In previous circular accelerators, such as Brookhaven’s Cosmotron, particles had been guided round the ring by a magnetic field made by outward-facing magnets. The magnets bent the particles’ trajectories and at the same time weakly focused them both horizontally and vertically. The particles’ energy could only be increased by enlarging the ring with wider magnets, requiring far more steel – at great cost – to make the larger number of magnets.

However, Courant and his colleagues calculated that energy could be increased dramatically with much smaller magnets if the particles were strongly focused first vertically then horizontally.

They achieved this by arranging the magnets so that their field gradients faced alternately inward and then outward around the ring. (It turned out that this idea had been proposed earlier by Nick Christofilos in Greece, but his innovation had gone unrecognized and was then forgotten. Later he was invited to Brookhaven.)

The practicality of the principle was demonstrated in 1954 by Cornell University’s 1.3 GeV electron accelerator, and in 1959, well before the AGS was finished, by CERN’s 24 GeV Proton Synchrotron.

CERN makes a scoop

On 17 May 1960 a 50 MeV beam completed one turn round the AGS ring. In July that year the 30 GeV design energy was reached and even surpassed. “But,” Courant recalled, “although we were all very excited by how quickly things were going, we were a little disappointed that we’d been scooped by CERN.”

One reason why Brookhaven had fallen behind was because it had built an electron analogue before starting construction of the AGS, Courant says. The analogue was designed to explore what is called the “transition energy” – a potentially serious problem with the synchronization behaviour. The analogue could also give information on nonlinear resonances that might affect the orbit stability of the particles as they circled the AGS ring.

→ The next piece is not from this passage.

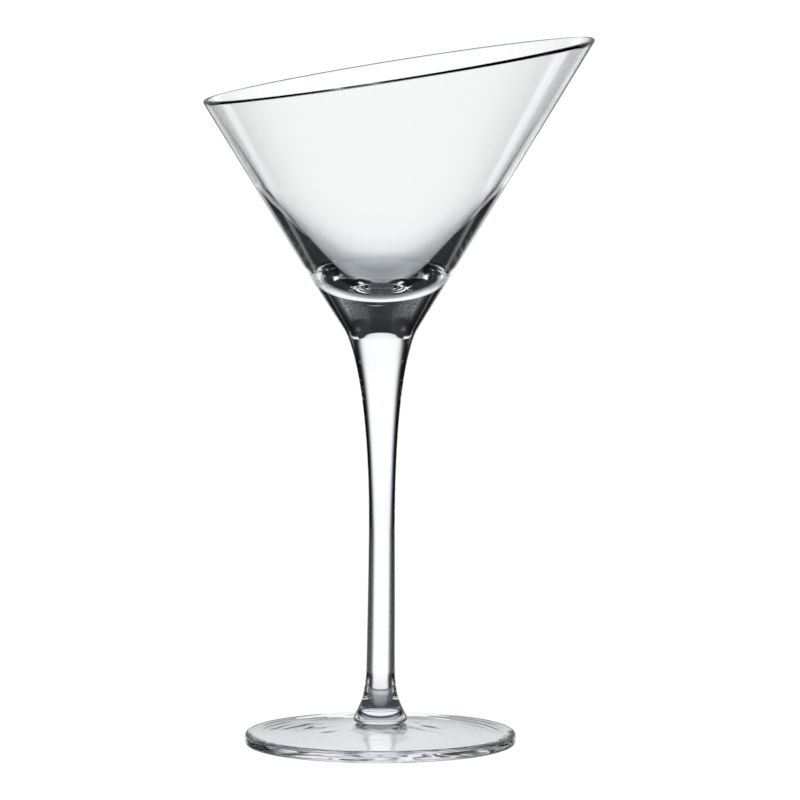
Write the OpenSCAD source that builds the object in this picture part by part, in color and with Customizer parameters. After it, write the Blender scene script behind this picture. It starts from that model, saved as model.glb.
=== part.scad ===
// Martini glass with a slanted rim: a blown bowl, a drawn stem and a cast foot.
// The bowl is welded into the cup of the stem, and the stem into the neck of the foot.
// Millimetres. The stem's axis is Z, the table is z = 0, and the rim is highest at +X.

/* [Overall] */
// Height of the highest point of the rim above the table
glass_h = 207.7; // [175:0.1:255]
// Width across the slanted mouth, from its lowest point to its highest
mouth_w = 115.2; // [95:0.1:142]
// How much lower the rim is on the low side
rim_drop = 18; // [0:0.5:25]

/* [Bowl] */
// Angle between the outside of the bowl and its axis
cone_angle = 31.4; // [26:0.1:40]
// Thickness of the wall at the highest point of the rim, measured square to it
wall_t = 1.4; // [1:0.1:2]
// Thickness of the wall where the solid bottom starts, measured square to it
wall_low_t = 2.3; // [1.6:0.1:3]
// Height above the weld at which the wall runs into the solid bottom
thick_h = 29; // [24:0.5:34]
// Depth of solid glass between the floor of the bowl and its rounded base
floor_t = 3.4; // [2:0.1:6]
// Radius of the round floor inside
floor_round = 21; // [17:0.5:23]
// Slope of the round floor at its outer edge
floor_angle = 45; // [38:0.5:50]
// How far the slope of the floor's edge carries on into the curve of the solid bottom
floor_pull = 9; // [5:0.5:11]
// How far the slope of the wall carries on into the same curve
wall_pull = 9; // [5:0.5:11]

/* [Weld of bowl and stem] */
// Diameter of the weld line on the outside
weld_d = 39; // [32:0.1:48]
// Depth of the rounded base of the bowl below the weld line
base_depth = 5; // [2:0.1:7]

/* [Stem] */
// Diameter at the waist, the thinnest place
waist_d = 7.7; // [6:0.1:8.3]
// Height of the waist above the table
waist_z = 64; // [45:0.5:75]
// Diameter of the shoulder, where the solid cone turns into the trumpet
shoulder_d = 21.8; // [18:0.1:28]
// Height from the shoulder up to the weld line
shoulder_drop = 13.6; // [8:0.1:18]
// Share of the trumpet's height over which it rises straight from the waist
trumpet_low = 0.72; // [0.3:0.01:0.8]
// Share of the trumpet's height over which it follows the solid cone
trumpet_high = 0.05; // [0.02:0.01:0.25]

/* [Weld of stem and foot] */
// Diameter of the weld line
neck_d = 9.7; // [8.1:0.1:12]
// Height of the weld line above the table
neck_z = 15.8; // [13:0.1:19]
// Depth of the rounded end of the stem below the weld line
end_depth = 1.6; // [0.5:0.1:2.5]
// Radius that the neck loses for each millimetre of height at the weld line
neck_slope = 0.15; // [0:0.01:0.3]
// Diameter of the stem where its flare begins
taper_d = 8.5; // [8.4:0.1:10]
// Height above the table where the flare of the stem begins
taper_z = 21.5; // [20:0.5:30]

/* [Foot] */
// Diameter of the foot
foot_d = 80; // [60:0.5:100]
// Height of the foot at its rim
foot_edge_h = 3.6; // [2.6:0.1:5]
// Radius of the rounding at the top of the foot's rim
edge_top_r = 1.2; // [0.4:0.1:1.6]
// Radius of the rounding at the bottom of the foot's rim
edge_low_r = 0.8; // [0.3:0.1:1]
// Width of the flat ring underneath that the foot rests on
rest_w = 2.2; // [1.5:0.1:6]
// Height of the hollow under the middle of the foot
hollow_h = 3; // [1:0.1:3.6]
// Slope of the hollow where it leaves the flat ring
hollow_angle = 6.5; // [4:0.5:8]
// Share of the hollow's half-width that is level in its middle
hollow_level = 0.2; // [0.1:0.05:0.4]
// Share of the hollow's half-width over which it keeps the slope of its edge
hollow_even = 0.5; // [0.3:0.05:0.7]
// Height of the foot where it meets the bead
crown_h = 6.6; // [5.4:0.1:7.4]
// Diameter across the bead
bead_d = 16; // [13:0.1:20]
// Radius of the bead's rounding
bead_round = 1; // [0.5:0.1:1.5]
// Angle round the bead between its widest line and the foot
bead_under = 64; // [20:1:80]
// Radius that the neck loses for each millimetre of height above the bead
bead_slope = 0.54; // [0.3:0.01:0.9]

/* [Hidden] */
$fn = 128;
STEPS = 16;    // short lines in a curve
REACH = 0.33;  // share of a plain curve's height that follows each of its end slopes
SPARE = 10;    // how far the cutting block stands past the bowl
GLASS = "lightblue";
CLEAR = 0.5;

// The outer cone: its slope and the height of the point that it springs from
cone_slope = tan(cone_angle);
apex_z = glass_h - rim_drop / 2 - mouth_w / 2 / cone_slope;
high_r = cone_slope * (glass_h - apex_z);

// The slanted cut: its tilt, and its height over the axis
rim_tilt = atan(rim_drop / mouth_w);
rim_mid_z = glass_h - high_r * tan(rim_tilt);

// The weld under the bowl, and the rounded base that the stem cups
weld_r = weld_d / 2;
weld_z = apex_z + weld_r / cone_slope;
base_z = weld_z - base_depth;

// The inside of the wall, from the solid bottom to the highest point of the rim
square_in = [-cos(cone_angle), sin(cone_angle)];
thick_z = weld_z + thick_h;
wall_low = [cone_slope * (thick_z - apex_z), thick_z] + wall_low_t * square_in;
wall_high = [high_r, glass_h] + wall_t * square_in;
wall_along = (wall_high - wall_low) / norm(wall_high - wall_low);

// The round floor inside: its middle, the way up from its edge, and the edge itself
floor_mid_z = base_z + floor_t + floor_round;
floor_along = [cos(floor_angle), sin(floor_angle)];
floor_edge = [floor_round * sin(floor_angle), floor_mid_z - floor_round * cos(floor_angle)];

// The stem's shoulder, trumpet, waist and lower taper
shoulder_r = shoulder_d / 2;
shoulder_z = weld_z - shoulder_drop;
shoulder_slope = (weld_r - shoulder_r) / shoulder_drop;
trumpet_h = shoulder_z - waist_z;
waist_r = waist_d / 2;
taper_r = taper_d / 2;
taper_h = taper_z - neck_z;

// The weld above the foot, and the foot's disc and bead
neck_r = neck_d / 2;
foot_r = foot_d / 2;
bead_r = bead_d / 2 - bead_round;
bead_z = crown_h + bead_round * sin(bead_under);
bead_over = atan(bead_slope);
neck_low_r = bead_r + bead_round * cos(bead_over);
neck_low_z = bead_z + bead_round * sin(bead_over);
neck_h = neck_z - neck_low_z;

// The hollow under the foot, from its middle out to the flat ring
rest_r = foot_r - edge_low_r - rest_w;
hollow_in = [-cos(hollow_angle), sin(hollow_angle)];

// A smooth curve from a to d that leaves a towards b and comes to d from c
function on_curve(a, b, c, d, t) =
    pow(1 - t, 3) * a + 3 * t * pow(1 - t, 2) * b + 3 * t * t * (1 - t) * c + pow(t, 3) * d;
function curve(a, b, c, d) = [for (i = [0 : STEPS]) on_curve(a, b, c, d, i / STEPS)];

// A round arc about m, from angle a0 to angle a1
function on_arc(m, r, a) = m + r * [cos(a), sin(a)];
function arc(m, r, a0, a1) = [for (i = [0 : STEPS]) on_arc(m, r, a0 + (a1 - a0) * i / STEPS)];

// A round face that hangs by depth below its edge at radius r and height z, from the axis out
function ball_r(r, depth) = (r * r + depth * depth) / (2 * depth);
function round_face(r, z, depth) =
    let (ball = ball_r(r, depth))
    arc([0, z - depth + ball], ball, -90, -90 + asin(r / ball));
function weld_face() = round_face(weld_r, weld_z, base_depth);
function neck_face() = round_face(neck_r, neck_z, end_depth);

function backwards(points) = [for (i = [len(points) - 1 : -1 : 0]) points[i]];
// An outline without its first point, to carry on from where the last one stopped
function onwards(points) = [for (i = [1 : len(points) - 1]) points[i]];

// The inside of the bowl, from the middle of its floor up to the wall
function cavity() = concat(
    arc([0, floor_mid_z], floor_round, -90, floor_angle - 90),
    onwards(curve(
        floor_edge,
        floor_edge + floor_pull * floor_along,
        wall_low - wall_pull * wall_along,
        wall_low
    ))
);

// The outside of the stem, from the lower weld line to the start of its flare
function stem_flare() = curve(
    [neck_r, neck_z],
    [neck_r, neck_z] + REACH * taper_h * [-neck_slope, 1],
    [taper_r, taper_z - REACH * taper_h],
    [taper_r, taper_z]
);

// The outside of the stem, from the waist to the shoulder
function trumpet() = curve(
    [waist_r, waist_z],
    [waist_r, waist_z + trumpet_low * trumpet_h],
    [shoulder_r, shoulder_z] - trumpet_high * trumpet_h * [shoulder_slope, 1],
    [shoulder_r, shoulder_z]
);

// The hollow under the foot, from its middle to the flat ring that it rests on
function hollow() = curve(
    [0, hollow_h],
    [hollow_level * rest_r, hollow_h],
    [rest_r, 0] + hollow_even * rest_r * hollow_in,
    [rest_r, 0]
);

// The outside of the foot's neck, from the bead to the weld line
function neck() = curve(
    [neck_low_r, neck_low_z],
    [neck_low_r, neck_low_z] + REACH * neck_h * [-bead_slope, 1],
    [neck_r, neck_z] - REACH * neck_h * [-neck_slope, 1],
    [neck_r, neck_z]
);

// The blown bowl, cut on a slant across its mouth
module bowl() {
    color(GLASS, CLEAR)
    difference() {
        rotate_extrude()
            polygon(concat(
                weld_face(),
                [[high_r, glass_h], wall_high],
                backwards(cavity())
            ));
        translate([0, 0, rim_mid_z])
            rotate([0, -rim_tilt, 0])
            translate([-mouth_w, -mouth_w, 0])
            cube([2 * mouth_w, 2 * mouth_w, rim_drop + SPARE]);
    }
}

// The drawn stem, dished at the top for the bowl and rounded at its lower end
module stem() {
    color(GLASS, CLEAR)
    rotate_extrude()
        polygon(concat(
            neck_face(),
            onwards(stem_flare()),
            trumpet(),
            backwards(weld_face())
        ));
}

// The cast foot, hollow underneath, with its bead and the neck that holds the stem
module foot() {
    color(GLASS, CLEAR)
    rotate_extrude()
        polygon(concat(
            hollow(),
            arc([foot_r - edge_low_r, edge_low_r], edge_low_r, -90, 0),
            arc([foot_r - edge_top_r, foot_edge_h - edge_top_r], edge_top_r, 0, 90),
            arc([bead_r, bead_z], bead_round, -bead_under, bead_over),
            onwards(neck()),
            onwards(backwards(neck_face()))
        ));
}

bowl();
stem();
foot();
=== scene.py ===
# %% [markdown]
# # A martini glass with a slanted rim
# The real glass is three pieces of hot glass: a blown bowl, a drawn stem and a cast foot. The
# CAD model fixes their sizes. This lesson gives them rounded lips, slightly uneven hand-made
# surfaces, real glass materials and the light that clear glass is usually shown in.

# %% Load the frame
import math

import bpy
import numpy as np
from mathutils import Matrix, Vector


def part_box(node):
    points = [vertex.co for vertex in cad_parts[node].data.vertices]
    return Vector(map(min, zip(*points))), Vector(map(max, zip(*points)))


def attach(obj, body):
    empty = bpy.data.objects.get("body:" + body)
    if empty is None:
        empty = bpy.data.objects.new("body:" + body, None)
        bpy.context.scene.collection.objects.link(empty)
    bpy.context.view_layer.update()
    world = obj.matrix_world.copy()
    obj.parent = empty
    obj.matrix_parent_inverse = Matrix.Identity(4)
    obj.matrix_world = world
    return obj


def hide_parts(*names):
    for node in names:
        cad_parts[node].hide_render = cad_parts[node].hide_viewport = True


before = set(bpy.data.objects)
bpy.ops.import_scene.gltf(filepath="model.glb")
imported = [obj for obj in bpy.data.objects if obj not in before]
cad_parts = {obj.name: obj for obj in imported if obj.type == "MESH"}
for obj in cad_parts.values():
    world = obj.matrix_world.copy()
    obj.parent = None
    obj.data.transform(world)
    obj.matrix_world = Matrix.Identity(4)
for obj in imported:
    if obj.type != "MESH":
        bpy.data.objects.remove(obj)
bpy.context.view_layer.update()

# %% [markdown]
# ## Sizes
# Every place comes from the boxes of the CAD nodes, so the pieces land where the CAD solids
# are. The bowl's outside is a cone, so two radii and two heights give its slope and its apex.
# The stem's box ends at the weld line under the bowl, and the foot's at the weld in its neck.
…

“These resonances were not a big problem, but it was good to know what was happening,” said Courant . “Using the analogue, we found that the transition problem could be overcome. We also found out a lot about higher order resonances that we hadn’t expected, and we confirmed that we could go forward with the design as planned. So the delay was worth it.”

Dedicated staff

In a statement made in July 1960 as the AGS began operation, Leland Haworth, Brookhaven director at the time, congratulated Ken Green, John Blewett and the entire staff of the Accelerator Development Department for their work. He offered special congratulations to Courant, Snyder and Livingston, “whose brilliant concept of strong focusing has once more proved its great utility”.

Taking over as Brookhaven director on 1 July 1961 was Maurice Goldhaber, now distinguished scientist emeritus. From 6 to 12 September the laboratory hosted the 1961 International Conference on High Energy Accelerators. Immediately following the conference, the AGS dedication ceremony was held. Goldhaber had just returned from a celebration in Manchester for the 50th anniversary of the discovery of the nucleus by Ernest Rutherford.

On the return flight, Goldhaber wrote the talk that he was to give at the AGS dedication: “Why high-energy physics?”. Unsurprisingly, Goldhaber’s words on the science lying ahead at the AGS are relevant today in the new age of the AGS’s mighty spin-off partner, the Relativistic Heavy Ion Collider.

In his talk, Goldhaber described experimentalists, eager to work on the new machine “on the border between light and dark, where no complete set of guiding principles is as yet established. Today, the border between light and dark has moved to questions of nuclear structure, of the structure of elementary particles, and of the forces between them,” he also noted. “Research with these machines is a great adventure; it leads us nearer to the heart of the particles of which we all are built. To think of something more exciting is difficult.”

Strong-focusing accelerators

At the end of 1999, CERN celebrated the 40th anniversary of its Proton Synchrotron. This machine and the Brookhaven AGS were the world’s pioneer proton strong focusing accelerators. That both of them are also the hub of complex and ongoing beam networks testifies to the importance of the invention of the strong focusing technique. Other machines that opted for the comfort of the then conventional weak focusing are now history.

In 1952, even before CERN had formally been created, the declared goal of the proposed European laboratory was to build a scaled-up version of Brookhaven’s 3 GeV Cosmotron, then nearing completion. In 1952 a group of European pioneers visited Brookhaven to see Cosmotron preparations. The visit prompted the Brookhaven accelerator experts to organize a brainstorming session. The outcome was alternating gradient (strong) focusing. On his return, Odd Dahl boldly insisted that the new European machine should go for the untried focusing technique. CERN went for it, and the European machine was even commissioned several months before that at Brookhaven. The CERN machine’s 40th anniversary was featured in the December 1999 issue of CERN Courier.